40  

Вот как можно посмотреть на положение дел, если очень хочется найти козла отпущения. Виноватые всегда найдутся!

После беседы с расстроенной Леонорой Кристиной, Сесилия осторожно попросила разрешения увидеться с Джессикой.

— С кем? О, с любимой игрушкой Элеоноры Софии! Она больна и лежит в постели. Будет очень любезно с вашей стороны, если вы заглянете к ней. У меня самой совершенно нет на это времени и сил. Эта женщина утверждает, что мой муж изменял мне. С ней! Мой Корфитц? Смешно!

При виде Джессики Сесилия испугалась.

— Боже мой, девочка! — воскликнула она. — Что с тобой случилось?

Доброта Сесилия так тронула Джессику, что она больше была не в силах сдерживаться и расплакалась. Сначала девушка не могла произнести ни слова, но потом рассказала о своих болях и страхах.

— Ну почему ты никому ничего не сказала?

— Я не хотела никому усложнять жизнь! У них и так полно забот.

— С этим нужно что-то делать, — решительно заявила Сесилия. — Я скоро вернусь.

Она хотела поговорить с Леонорой Кристина, но та уже куда-то уехала. Поэтому Сесилия села в карету и приказала кучеру:

— Быстро домой! Мне нужны лекарства!

Она подумала, что дома осталось еще кое-что из того запаса, что дал ей Тарье, когда был болен Александр.

Но когда она приехала домой, в столовой за обедом сидели ее муж с сыном, и Сесилия объявила им о болезни Джессики.

Танкред тут же вскочил на ноги:

— Но она не может там оставаться!

— Ее нельзя трогать. Она так же хрупка, как старинная китайская ваза!

— Мне никогда не нравилось, что она получила работу в этом доме! Эти люди… Где мои сапоги для верховой езды?

— Танкред!

— Она будет жить у нас! Не понимаю, как вы можете этого не понимать! И разве Маттиас не собирался приехать к нам через несколько дней?

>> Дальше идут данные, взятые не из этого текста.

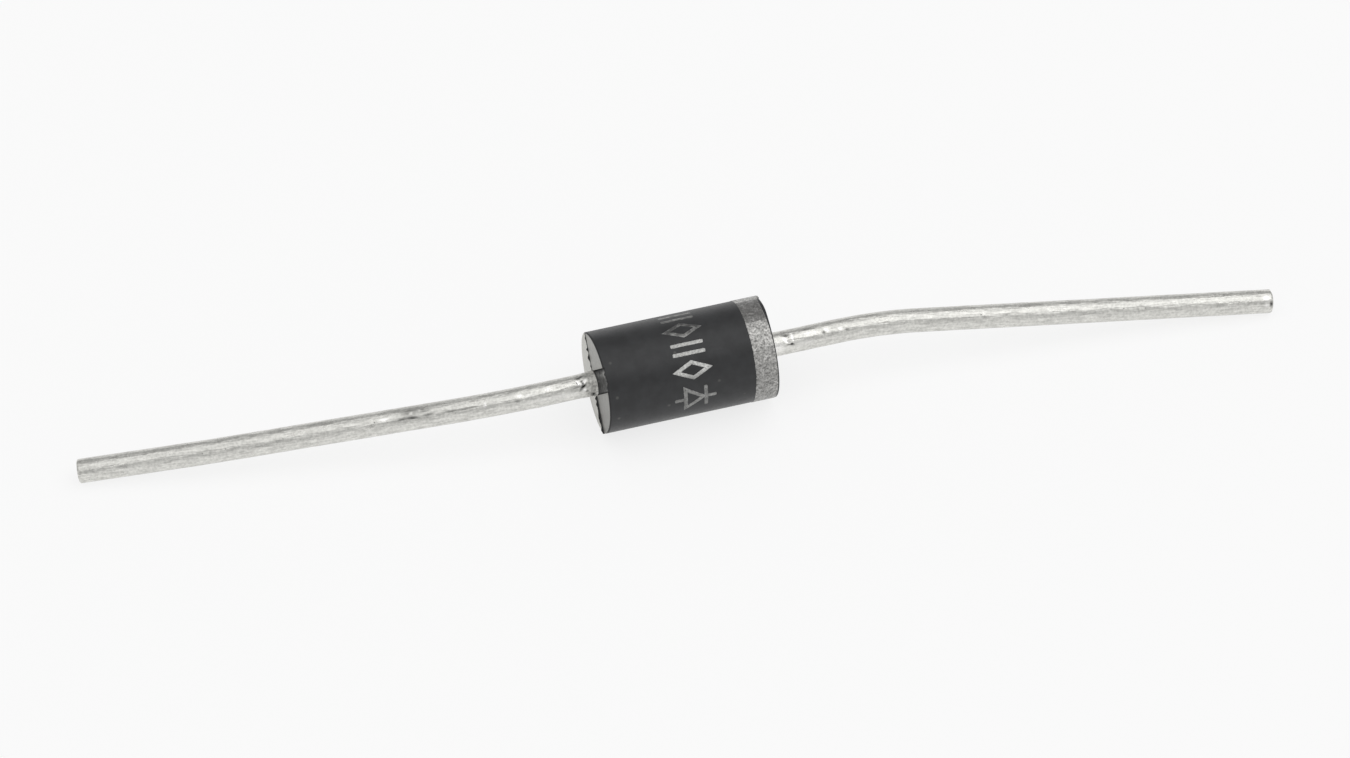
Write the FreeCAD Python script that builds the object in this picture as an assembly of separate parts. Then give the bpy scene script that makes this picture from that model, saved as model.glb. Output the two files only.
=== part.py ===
import FreeCAD, Part
import math
import os

# Axial rectifier diode: a plastic cylinder moulded in two halves round a silicon die,
# which is soldered between the nail heads of two tin plated wire leads.
# X runs along the body from the anode end to the cathode end, and Z is up.
# The origin lies on the bench under the middle of the body.
# The diode lies as it comes to rest: on its side, and on the tips of its two bent leads.

# Moulded body
body_diameter = 5.30
body_length = 9.16
end_draft_deg = 1.9
parting_roll_deg = 50.0
rim_bevel = 0.05
flash_height = 0.015
flash_width = 0.05
gate_roll_deg = 133.0
gate_width = 1.28
gate_depth = 0.10

# Polarity band, printed beside the cathode end
band_width = 1.165
band_bare_rim = 0.01
ink_thickness = 0.02

# Lead wire, with the root that the mould closes on and the cut tip
lead_diameter = 1.25
root_diameter = 1.31
root_inside = 0.40
root_taper = 0.85
tip_chamfer = 0.06

# Nail head and the coined flat that anchors a lead in the plastic
head_diameter = 3.00
head_thickness = 0.50
anchor_gap = 1.05
anchor_length = 0.80
anchor_thickness = 0.70
anchor_span = 1.95

# Anode lead: two bends away from the viewer, each set by its distance from the end face
anode_length = 26.70
anode_bend_at = 5.05
anode_bend_deg = 9.70
anode_second_bend_at = 20.0
anode_second_bend_deg = 3.50
anode_bend_radius = 30.0

# Cathode lead: one bend towards the viewer
cathode_length = 27.25
cathode_bend_at = 6.11
cathode_bend_deg = 8.80
cathode_bend_radius = 28.7

# Dents that the heading machine's jaws press into both sides of a lead
grip_roll_deg = 133.0
grip_slant_deg = 38.0
grip_count = 3
grip_pitch = 0.30
grip_radius = 0.11
grip_depth = 0.055
anode_grip_at = 0.62
cathode_grip_at = 0.60

# Die, solder and the rubber coating of the junction
die_side = 2.00
die_thickness = 0.28
solder_diameter = 1.90
solder_thickness = 0.05
coating_cover = 0.30
coating_height = 0.30

body_radius = body_diameter / 2
lead_radius = lead_diameter / 2
head_radius = head_diameter / 2
half_body = body_length / 2
half_die = die_thickness / 2
half_stack = half_die + solder_thickness
axis_height = body_radius + ink_thickness

centre = FreeCAD.Vector(0, 0, 0)
along_x = FreeCAD.Vector(1, 0, 0)


def across(roll_deg):
    """Unit vector square to the body's axis, turned from +Y towards +Z."""
    roll = math.radians(roll_deg)
    return FreeCAD.Vector(0, math.cos(roll), math.sin(roll))


def disc(radius, start, end):
    """Cylinder on the body's axis between two places along it."""
    return Part.makeCylinder(radius, end - start, FreeCAD.Vector(start, 0, 0), along_x)


def prism_across(outline, width, roll_deg):
    """Prism of an outline drawn along the axis and up from a plane rolled about it."""
    side = across(roll_deg)
    up = across(roll_deg + 90)
    points = [along_x * x + up * height - side * (width / 2) for x, height in outline]
    return Part.Face(Part.makePolygon(points + points[:1])).extrude(side * width)


def slab_on_parting(thickness, length, width):
    """Plate that lies in the parting plane."""
    half = length / 2
    edge = thickness / 2
    outline = [(-half, -edge), (half, -edge), (half, edge), (-half, edge)]
    return prism_across(outline, width, parting_roll_deg)


def drafted_cylinder(radius, length):
    """Cylinder whose end faces fall away on both sides of the parting plane."""
    half = length / 2
    reach = 2 * radius
    fall = reach * math.tan(math.radians(end_draft_deg))
    outline = [(-half, 0), (-half + fall, reach), (half - fall, reach)]
    outline += [(half, 0), (half - fall, -reach), (-half + fall, -reach)]
    return disc(radius, -length, length).common(prism_across(outline, 2 * reach, parting_roll_deg))


def gate_scar():
    """Cut where the gate broke off, from the anode lead out to the rim of one half."""
    reach = 2 * body_radius
    fall = reach * math.tan(math.radians(end_draft_deg))
    floor = -half_body + gate_depth
    outline = [(floor, 0), (floor + fall, reach), (-body_length, reach), (-body_length, 0)]
    return prism_across(outline, gate_width, gate_roll_deg - 90)


def moulding():
    """Outside of the body: bevelled rims, flash along the parting plane and the gate scar."""
    solid = drafted_cylinder(body_radius, body_length)
    rims = [edge for edge in solid.Edges if not isinstance(edge.Curve, Part.Line)]
    solid = solid.makeChamfer(rim_bevel, rims)
    proud = drafted_cylinder(body_radius + flash_height, body_length + 2 * flash_height)
    flash = proud.common(slab_on_parting(flash_width, 2 * body_length, 2 * body_diameter))
    return solid.fuse(flash).cut(gate_scar()).removeSplitter()


def band(outside):
    """Ring of ink that follows the cylinder and its flash."""
    end = half_body - body_radius * math.tan(math.radians(end_draft_deg)) - rim_bevel - band_bare_rim
    ring = disc(body_radius + ink_thickness, end - band_width, end)
    over_flash = disc(body_radius + flash_height + ink_thickness, end - band_width, end)
    strip = slab_on_parting(flash_width + 2 * ink_thickness, 2 * body_length, 2 * body_diameter)
    return ring.fuse(over_flash.common(strip)).cut(outside)


def rounded_path(corners, radius):
    """Wire of straight runs joined by tangent arcs."""
    edges = []
    here = corners[0]
    for last, corner, following in zip(corners, corners[1:], corners[2:]):
        before = (corner - last).normalize()
        after = (following - corner).normalize()
        half_turn = before.getAngle(after) / 2
        setback = radius * math.tan(half_turn)
        inward = (after - before).normalize()
        middle = corner + inward * (radius / math.cos(half_turn) - radius)
        edges.append(Part.LineSegment(here, corner - before * setback).toShape())
        edges.append(Part.Arc(corner - before * setback, middle, corner + after * setback).toShape())
        here = corner + after * setback
    edges.append(Part.LineSegment(here, corners[-1]).toShape())
    return Part.Wire(edges)


def lead_corners(side, length, bends, roll_deg):
    """Start, corners and tip of a lead's axis, bent in one plane."""
    sideways = across(roll_deg)
    corners = [along_x * (side * half_stack)]
    here = along_x * (side * half_body)
    travelled = 0.0
    slope = 0.0
    for at, turn in bends:
        here = here + (along_x * (side * math.cos(slope)) + sideways * math.sin(slope)) * (at - travelled)
        corners.append(here)
        travelled = at
        slope += math.radians(turn)
    run = length - travelled
    corners.append(here + (along_x * (side * math.cos(slope)) + sideways * math.sin(slope)) * run)
    return corners


def resting_slant_deg(length, bends):
    """Angle below level of a lead's plane of bending that lets the tip's lower edge touch the bench."""
    offset = 0.0
    travelled = 0.0
    slope = 0.0
    for at, turn in bends + [(length - tip_chamfer, 0.0)]:
        offset += (at - travelled) * math.sin(slope)
        travelled = at
        slope += math.radians(turn)
    fall = 0.0
    for _ in range(6):
        underside = lead_radius * math.sqrt(1 - (math.sin(slope) * fall) ** 2)
        fall = min(1.0, (axis_height - underside) / offset)
    return math.degrees(math.asin(fall))


def head(side):
    """Nail head that the die is soldered to."""
    return Part.makeCylinder(head_radius, head_thickness, along_x * (side * half_stack), along_x * side)


def anchor_zone(side, radius):
    """Stretch of the lead, as wide as asked, where it is coined flat."""
    start = half_stack + head_thickness + anchor_gap
    return Part.makeCylinder(radius, anchor_length, along_x * (side * start), along_x * side)


def anchored(wire, side):
    """The wire with its coined flat, squeezed thin one way and spread the other."""
    flat = slab_on_parting(anchor_thickness, 2 * body_length, 2 * body_diameter)
    squeezed = wire.cut(anchor_zone(side, lead_diameter).cut(flat))
    return squeezed.fuse(anchor_zone(side, anchor_span / 2).common(flat))


def root(side):
    """Slightly swollen stretch that the mould closes on, tapering to the wire outside."""
    out = along_x * side
    inside = Part.makeCylinder(root_diameter / 2, root_inside, out * (half_body - root_inside), out)
    outside = Part.makeCone(root_diameter / 2, lead_radius, root_taper, out * half_body, out)
    return inside.fuse(outside)


def grip_dents(side, first_at):
    """Slanting dents on both sides of a lead, in alternating directions."""
    cuts = []
    for jaw in (0, 180):
        outward = across(grip_roll_deg + jaw)
        tangent = across(grip_roll_deg + jaw + 90)
        for count in range(grip_count):
            slant = math.radians(grip_slant_deg) * (-1) ** count
            direction = along_x * math.cos(slant) + tangent * math.sin(slant)
            place = along_x * (side * (half_body + first_at + count * grip_pitch))
            middle = place + outward * (lead_radius + grip_radius - grip_depth)
            cuts.append(Part.makeCylinder(grip_radius, lead_diameter,
                                          middle - direction * lead_radius, direction))
    return cuts


def lead(side, length, bends, roll_deg, radius, grip_at):
    """One whole lead; side is -1 at the anode end and 1 at the cathode end."""
    corners = lead_corners(side, length, bends, roll_deg)
    heading = (corners[-1] - corners[-2]).normalize()
    corners[-1] = corners[-1] - heading * tip_chamfer
    section = Part.Wire(Part.makeCircle(lead_radius, corners[0], along_x))
    wire = rounded_path(corners, radius).makePipeShell([section], True, False)
    tip = Part.makeCone(lead_radius, lead_radius - tip_chamfer, tip_chamfer, corners[-1], heading)
    solid = anchored(wire.fuse(tip), side).fuse([head(side), root(side)])
    return solid.cut(grip_dents(side, grip_at)).removeSplitter()


def anode_lead():
    bends = [(anode_bend_at, anode_bend_deg), (anode_second_bend_at, anode_second_bend_deg)]
    roll = -resting_slant_deg(anode_length, bends)
    return lead(-1, anode_length, bends, roll, anode_bend_radius, anode_grip_at)


def cathode_lead():
    bends = [(cathode_bend_at, cathode_bend_deg)]
    roll = 180 + resting_slant_deg(cathode_length, bends)
    return lead(1, cathode_length, bends, roll, cathode_bend_radius, cathode_grip_at)


def die():
    """Square silicon chip in the middle of the body."""
    corner = FreeCAD.Vector(-half_die, -die_side / 2, -die_side / 2)
    return Part.makeBox(die_thickness, die_side, die_side, corner)


def solder(side):
    """Thin disc of solder between the die and a head."""
    start = along_x * (side * half_die)
    return Part.makeCylinder(solder_diameter / 2, solder_thickness, start, along_x * side)


def coating(inner_pieces):
    """Rubber cast round the die, bulging out over the rims of both heads."""
    edge = half_stack + coating_cover
    crown = head_radius + coating_height
    profile = [(-edge, 0), (-edge, head_radius), (-half_stack, crown)]
    profile += [(half_stack, crown), (edge, head_radius), (edge, 0), (-edge, 0)]
    outline = Part.makePolygon([FreeCAD.Vector(x, 0, radius) for x, radius in profile])
    return Part.Face(outline).revolve(centre, along_x, 360).cut(inner_pieces)


def pieces():
    """Every piece by its name, with the body's axis still at the origin."""
    made = {"anode_lead": anode_lead(), "cathode_lead": cathode_lead(), "silicon_die": die(),
            "anode_solder": solder(-1), "cathode_solder": solder(1)}
    made["junction_coating"] = coating(list(made.values()))
    outside = moulding()
    made["cathode_band"] = band(outside)
    inner = [shape for name, shape in made.items() if name != "cathode_band"]
    made["epoxy_body"] = outside.cut(inner)
    return made


def main():
    os.makedirs("parts", exist_ok=True)
    for name, shape in pieces().items():
        shape.translate(FreeCAD.Vector(0, 0, axis_height))
        solids = shape.Solids
        placed = solids[0] if len(solids) == 1 else Part.makeCompound(solids)
        placed.exportStep("parts/" + name + ".step")
        box = placed.BoundBox
        print(name, "solids", len(solids), "valid", placed.isValid(), "volume", round(placed.Volume, 4),
              "low", [round(value, 3) for value in (box.XMin, box.YMin, box.ZMin)],
              "high", [round(value, 3) for value in (box.XMax, box.YMax, box.ZMax)])


main()
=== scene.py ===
"""Looks of an axial rectifier diode, built round its packed model.

Each Operator makes one piece or one group of like pieces, and the Panel lists them.
Sizes are in metres, and X runs along the body from the anode end to the cathode end.
"""

import random
from math import acos, copysign, cos, degrees, exp, hypot, pi, radians, sin, tan

import bmesh
import bpy
from mathutils import Matrix, Vector, noise


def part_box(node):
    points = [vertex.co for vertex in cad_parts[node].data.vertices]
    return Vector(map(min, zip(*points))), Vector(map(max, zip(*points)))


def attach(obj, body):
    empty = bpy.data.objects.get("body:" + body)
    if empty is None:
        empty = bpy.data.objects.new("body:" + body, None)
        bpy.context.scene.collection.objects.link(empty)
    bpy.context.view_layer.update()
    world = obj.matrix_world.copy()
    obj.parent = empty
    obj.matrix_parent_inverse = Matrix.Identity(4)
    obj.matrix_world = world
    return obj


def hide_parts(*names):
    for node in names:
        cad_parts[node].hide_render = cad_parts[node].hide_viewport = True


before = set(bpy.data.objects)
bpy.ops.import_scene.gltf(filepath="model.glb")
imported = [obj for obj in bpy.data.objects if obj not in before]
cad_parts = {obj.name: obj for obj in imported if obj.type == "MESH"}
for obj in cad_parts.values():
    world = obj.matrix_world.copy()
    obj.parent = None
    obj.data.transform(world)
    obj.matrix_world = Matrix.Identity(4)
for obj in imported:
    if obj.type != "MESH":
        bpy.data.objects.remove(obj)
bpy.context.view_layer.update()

bl_info = {
    "name": "Axial rectifier diode",
    "version": (1, 0, 0),
    "blender": (4, 5, 0),
    "location": "3D View > Sidebar > Diode",
    "description": "Builds the moulded body, the tinned leads and the printing of a rectifier diode",
    "category": "Add Mesh",
}

MM = 0.001
TAU = 2 * pi

body_low, body_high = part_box("epoxy_body")
band_low, band_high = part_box("cathode_band")
axis_height = (body_low.z + body_high.z) / 2


# Settings that a user would change


def size(name, description, millimetres):
    return bpy.props.FloatProperty(name=name, description=description, default=millimetres * MM,
                                   min=0.0, precision=5, unit="LENGTH")


def angle(name, description, turned):
    return bpy.props.FloatProperty(name=name, description=description, default=radians(turned),
                                   subtype="ANGLE")


def share(name, description, value):
    return bpy.props.FloatProperty(name=name, description=description, default=value,
                                   min=0.0, max=2.0, subtype="FACTOR")


def colour(name, description, rgb):
    return bpy.props.FloatVectorProperty(name=name, description=description, default=rgb,
                                         min=0.0, max=1.0, size=3, subtype="COLOR")


class DIODE_PG_body(bpy.types.PropertyGroup):
    """Moulded body"""

    diameter: size("Diameter", "Diameter of the moulded cylinder", 5.30)
    length: size("Length", "Length between the ends of the parting line", 9.16)
    draft: angle("Draft", "Slope of each half of an end face", 1.9)
    parting_roll: angle("Parting roll", "Turn of the parting plane about the body's axis", 50.0)
    rim_radius: size("Rim radius", "Rounding of the edge between side and end face", 0.055)
    flash_height: size("Flash height", "Height of the flash along the parting line", 0.015)
    flash_width: size("Flash width", "Width of the flash at its foot", 0.05)
    gate_roll: angle("Gate roll", "Turn of the gate scar about the body's axis", 133.0)
    gate_width: size("Gate width", "Width of the scar where the gate broke off", 1.28)
    gate_depth: size("Gate depth", "Depth of the gate scar", 0.10)
    epoxy: colour("Epoxy", "Colour of the filled epoxy", (0.0200, 0.0207, 0.0222))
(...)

Он выбежал из комнаты. А вскоре они услышали цокот копыт по мощенной улице.

Александр с Сесилией переглянулись. Взгляды, которыми они обменялись, говорили об очень многом.

— Приятно, что хоть что-то могло его по-настоящему заинтересовать, — промолвила Сесилия.

— Да уж.

— Никак не могу понять, что его мучает. Ты помнишь нашего радостного Танкреда? Всегда с улыбкой и шуткой на устах! А сейчас? Сдержанный и замкнутый, как будто совершенно не доверяет нам! Это так неприятно!

— Да, я согласен с тобой. Сесилия, из его комнаты исчезают вещи, как будто он продает их. Как будто ему нужны деньги. И он не хочет говорить об этом с нами.

— Танкред?

— Не знаю. Мне просто так показалось.

— Девушки? Деньги на игру в карты? Александр, это так на него непохоже! Я боюсь.

— Да. Я спрашивал его, но он все отрицает.

— Давай дадим ему время. А сейчас пусть он заботится о Джессике. Может, это ему поможет.

— Будем надеяться.

9

Танкред ворвался во дворец Ульфельдтов, как Леонора Кристина предпочитала называть свою усадьбу. Сначала его, правда, никак не хотели пропускать в дом, потом, после долгих расспросов, все-таки были вынуждены это сделать.

Леонора Кристина встретила его в холле.

— Танкред Паладин, что, хотела бы я знать, ты здесь делаешь? Твоя мать была здесь…

— Я приехал за Джессикой.

— Но ты не можешь просто взять и забрать ее, она все-таки присматривает за моими детьми!

— Она смертельно больна! И не похоже, чтобы вас это особенно волновало!

— Больна? Смертельно? — улыбнулась Леонора Кристина. — Какая ерунда! Танкред, это большая привилегия, что тебя вообще пустили во дворец! Ты ведь служишь королю, а его люди собираются убить моего мужа. Так что веди себя прилично — хотя бы из чувства благодарности!

— Где она? — прервал ее Танкред.

Леонора Кристина плотно сжала губы, а потом сухо приказала экономке проводить «этого молодого невежу» в комнату Джессики. Танкред пронесся по дворцу как буря, но достигнув комнаты Джессики, в изумлении замер на пороге.

— О Боже, — пробормотал он. Чудесное лицо было бледно как снег, глаза глубоко запали, и вокруг них были темно-синие тени. Казалось, девушке трудно смотреть, она все время щурилась и прикрывала глаза.

Экономка хотела остаться, но Танкред приказал ей выйти. Она неохотно удалилась, бормоча что-то о правилах приличия. Но наверное, решила, что Джессика так слаба, что ни о каких неприличиях не может быть и речи.